Japan is the most obvious example of this sort of economic madness.


Since the mid-1990s successive Japanese governments have borrowed a huge chunk of their country's savings in order to spend on government projects of one sort or another. Savings can only be borrowed once, meaning that as the government increased its debt-fueled spending, the private sector has been denied access to funds that could have been used for investment purposes. The end result of this is that Japan now suffers the highest debt to GDP ratio in the world, and has had zero economic growth since the 1990s.

Another common criticism related to the fact that Keynesian stimulus policy is not always appropriate for every recession. This was demonstrated by the 1970s period of stagflation when a recession was caused via a supply-side contraction in the economy (rather than a demand-side contraction that Keynes' theory was designed to correct).

Boosting aggregate-demand when aggregate-supply is contracting is highly inflationary, and western economies paid a hefty price for following Keynesian policies at that time.

Then there is the fact that the Keynesian consumption function 'fundamental psychological law' (quoted at the top of the page) is actually a ridiculously over-simplified estimation of how consumer spending varies with changes in disposable income. For a more realistic model of consumption expenditures, see:

A final criticism comes from the Austrian school of economics which points out the fact that, when boosting aggregate demand, the stimulus effects are not distributed equally across all sectors of the economy.

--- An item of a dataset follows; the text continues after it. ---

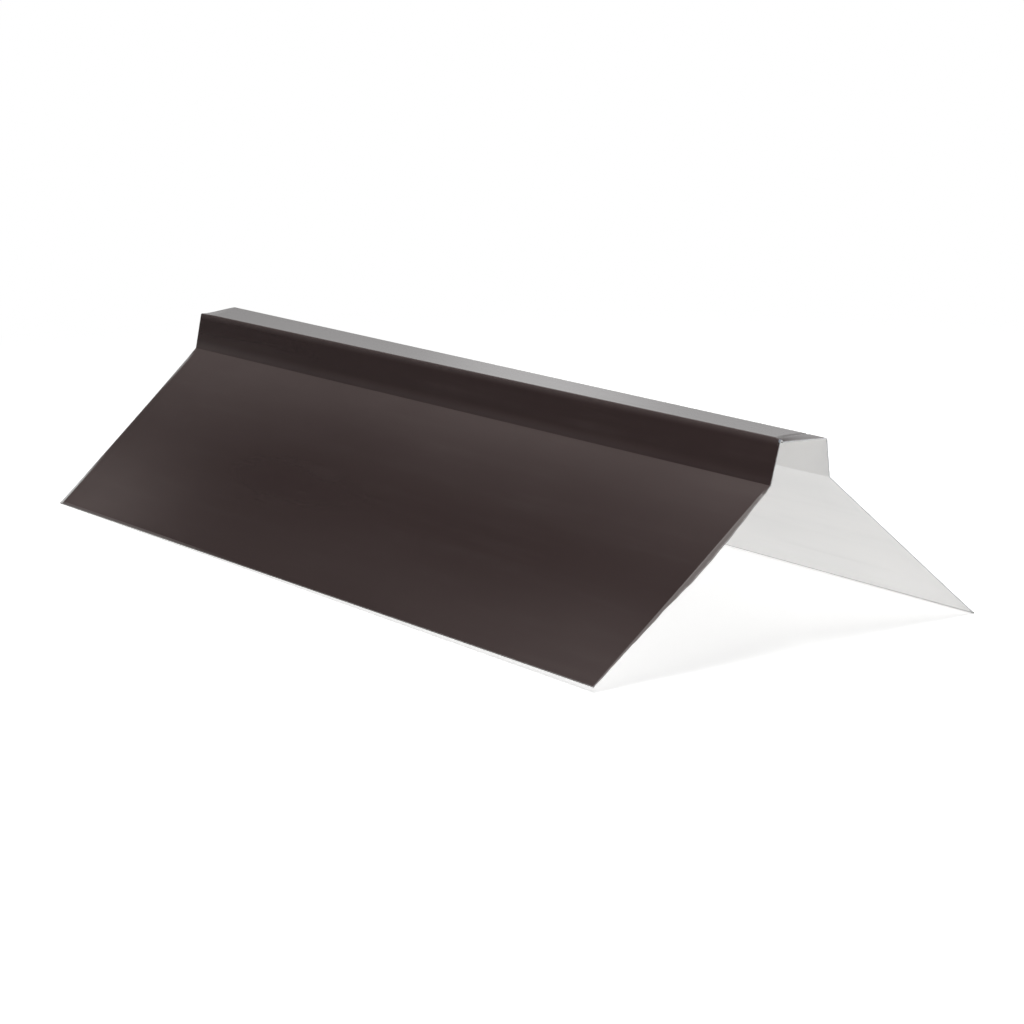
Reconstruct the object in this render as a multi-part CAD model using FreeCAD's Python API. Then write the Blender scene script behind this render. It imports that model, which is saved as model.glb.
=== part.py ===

Whilst the model assumes that short-run prices are unaffected by stimulus packages (because Keynesian economists assume that the economy is operating on the flat section of the aggregate supply curve), in the long-run prices will rise, and some prices will rise faster than others. This will distort the vitally important functioning of the free-market price-mechanism, which in turn will lead to malinvestment in a sub-optimal mix of industries as businesses chase profits in those industries with artificially high prices.